Foley keen to mentor, but World Cup burns brightly in Wallabies recall

Rugby

Recalled Wallabies playmaker Bernard Foley says he isn’t sure why Australia failed to develop a group of playmakers between the past two Rugby World Cups, but that he is happy to help bring on a talented emerging fly-half cohort while also pushing for a third World Cup appearance of his own.

Foley on Sunday joined the Wallabies camp on the Gold Coast, where Australia have recommenced preparations for their Round 3 Rugby Championship against the Springboks, after having several days to lick their wounds following the 48-17 thrashing by the Pumas.

Rennie named a 35-man group last Thursday for the back-to-back Tests against the world champions, the biggest surprise being James O’Connor’s omission after he had started at fly-half in San Juan only five days earlier. But O’Connor’s demotion created the space for Foley’s return, an opportunity the 71-Test playmaker is determined to cherish after an unceremonious exit in Japan three years ago.

“I suppose I always hoped and thought about it, but I never thought the opportunity would come back up, especially leaving, going overseas and knowing that the eligibility laws have the ability to change,” Foley told reporters on Monday.

“I sort of had to be content with not getting the opportunity again when I left in 2019 so to now get the opportunity to be back here in the squad and get to wear the colours, yeah pretty grateful and I’m excited about having that second opportunity.”

Foley’s recall has sparked heated debate in Australian rugby circles, with not everyone thrilled the Wallabies have turned to a 32-year-old, and others pondering what happened to a group of playmakers that should have been brought through between the 2015 and 2019 World Cups.

Instead, Australia now have an age gap of 10 years between the 22-year-old Noah Lolesio, Foley and O’Connor at 32, and the injured Quade Cooper at 33.

Names such as Jack Debreczeni [29], Mack Mason [26] and Jack McIntyre [28] have been tossed about, while the loss of the third tier National Rugby Championship, fractured junior pathway programs, and of course the global player market have been tossed up as reasons why that group in the middle may not have pushed on.

Rennie has looked to avoid history repeating itself after he added 23-year-old Waratahs pivot Ben Donaldson to the Wallabies squad in a training capacity only, perhaps with a view to debuting him later in the year on the spring tour.

Foley’s 71 Tests worth of experience will certainly be a bonus for Lolesio, who is expected to start at the Adelaide Oval on Saturday, while the veteran No. 10 said he was eager to offer as much playmaker intel as possible even if he couldn’t explain what had happened to the Aussie group between himself and the likes of his new teammates.

“I suppose there is a bit of a void there of players through that middle section,” Foley said. “I’m not really sure and that’s probably not for me to talk about, but how we can develop these young guys now is really exciting.

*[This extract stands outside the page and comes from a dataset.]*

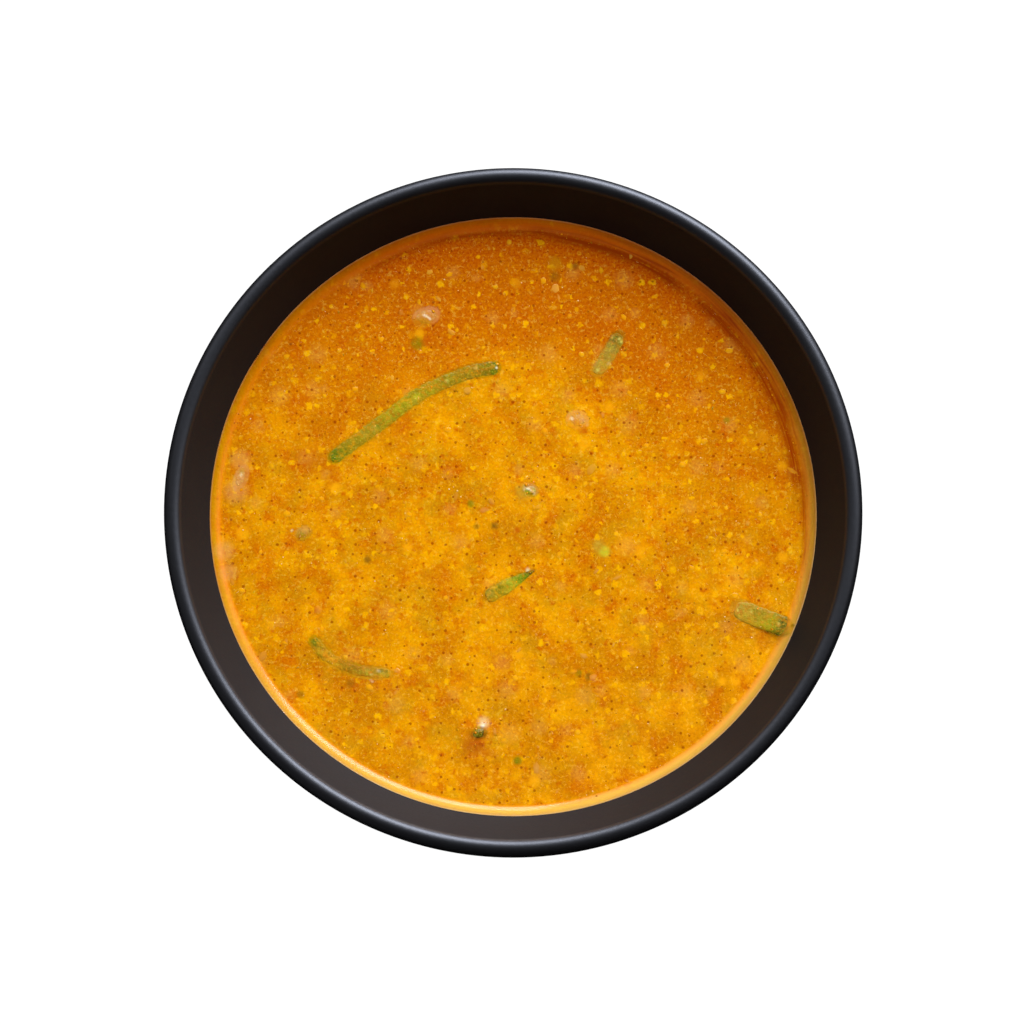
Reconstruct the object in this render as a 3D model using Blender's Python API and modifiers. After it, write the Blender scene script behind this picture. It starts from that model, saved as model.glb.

“I’ve done a couple of sessions with Ben Donaldson and Tane Edmed [at the Waratahs], now in here with Noah, I’m really excited because I see these guys as immensely talented. They’ve got the composure, they’ve got the mentality and probably the rugby IQ to run teams they just need that experience and that time in the saddle to really understand their craft, to learn, master their craft and be able to steer teams around.”

Having met Lolesio for the first time on Sunday, Foley said he didn’t think the youngster’s confidence had been dented by his demotion for the San Juan defeat, nor the other instances when he had been handed the Wallabies reins only for them to be pulled away from him once more.

“It’s difficult just being young and being in these environments,” Foley said. “But I’m really impressed coming in yesterday, meeting him, just how composed and confident he is. I don’t think he’s been knocked around or anything like that. I think he’s a guy who can come in and call the shots and I’m really excited to look forward to working with him and just seeing how he sees the game and how he’s going to run.

Foley confirmed Rennie had first sounded him out about a return to Test rugby after the French series last year but for a variety reasons he did not feel it appropriate to rejoin the squad at that juncture.

It could have been a decision that brought down the curtain on his Wallabies career once and for all, but the season-ending injury to Cooper and O’Connor’s own struggles with form and injury have thrown open the door for the Sydneysider to pursue a third World Cup appearance.

A lack of recent playing time – Foley did seek out an opportunity with Sydney University but the timing wasn’t right – means he is unlikely to feature against the Springboks, at least in Adelaide, but he could well come into the reckoning against the All Blacks; the spring tour however could throw up similar problems for him as it did for the Japanese-contracted players last year.

Still, Foley admits the chance to make amends for the disappointing 2019 tournament is a motivating factor to channel his efforts into making the Wallabies squad for France next year.

“It’s [World Cup] definitely on the radar. As I said before, there is a finite amount of time but it is on the radar,” Foley said. “But I’m literally just in here, day one trying to connect with the guys, understand how they want to play.

“There’s a lot of footy, a lot of time between now and then, I know it’s the cliche, but I’m literally taking it day by day, just being in amongst squad.”